Monday, January 30, 2012

Observation on Play and Learning

Before I publish my observation, I am going to clarify that my only claims to expertise are that I used to be a child and that I am a mother of two, big sister of six, and Aunt Nan to...well, it's hard to keep up with that number.  I have no degrees or certifications.  I don't even have any resume-worthy work experience in this area.  So this is just an observation, nothing more or less.

Playing is as vital to a child's future success as working is for an adult's.  Fred Rogers said, "Play is often talked about as a relief from serious learning.  But for children, play is serious learning.  Play is really the work of childhood."

When a child plays alone, he learns to be independent.  When he plays with others, he learns to cooperate, influence, share, and communicate.

While he plays, he experiments.  He learns that the steeper the slide, the faster the ride down.  He learns that the sun turns a marvelously muddy substance into a hard, dry cake.  He learns to control his body as he balances one more block on top of a tower as tall as he is.  His attention span lengthens as he follows Lego directions to complete increasingly complicated sculptures. 

I agree with Mr.
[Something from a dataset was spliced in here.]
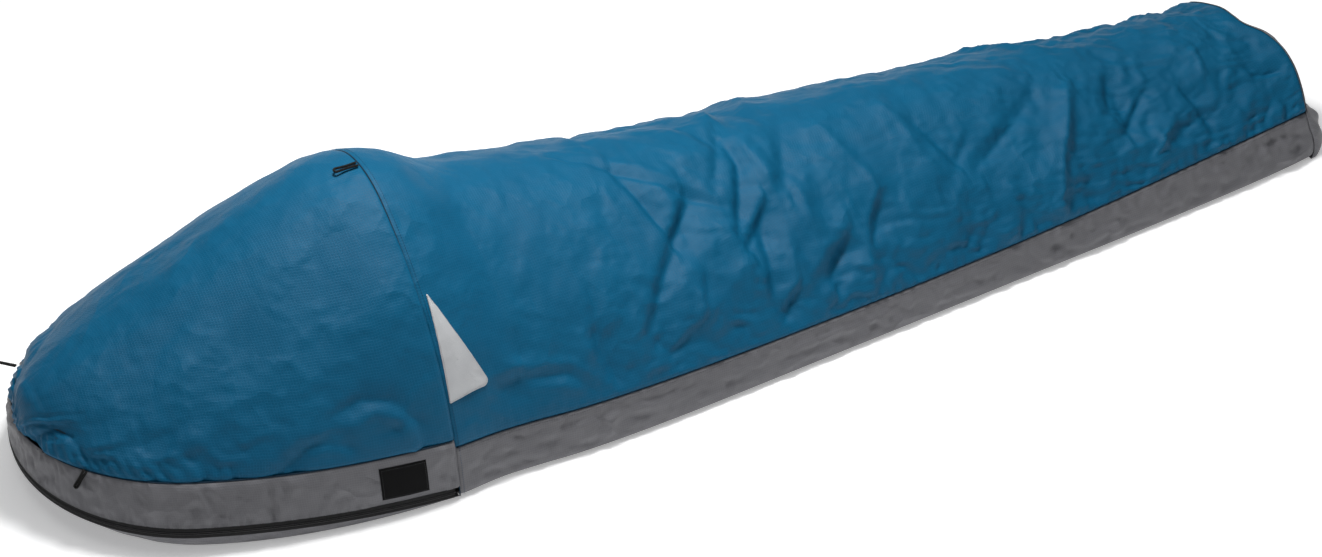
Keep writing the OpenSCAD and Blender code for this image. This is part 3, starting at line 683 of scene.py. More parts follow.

Rogers.  This is serious!  When he plays, he practices being an adult, which is what he will be for most of his life.

What about the "serious learning?"  There is certainly a place for that, and it must be faced head-on with diligence and discipline, but it should not preclude play.  Play prepares him for "serious learning" and gives him experience to draw on as he works.  Handwriting is easier because of the hours he spent grasping knobs on puzzles, doing lacing cards, and manipulating tiny Legos.  Historical figures and events are cemented in his memory when he dresses up and acts out a story after hearing it.

I read in the comments of a blog post recently (I'm sorry I can't remember where), "What is learned with pleasure is not soon forgotten."  I believe that a child’s play should not only be allowed but respected and encouraged as a means to becoming a well-rounded, intelligent, and successful human being.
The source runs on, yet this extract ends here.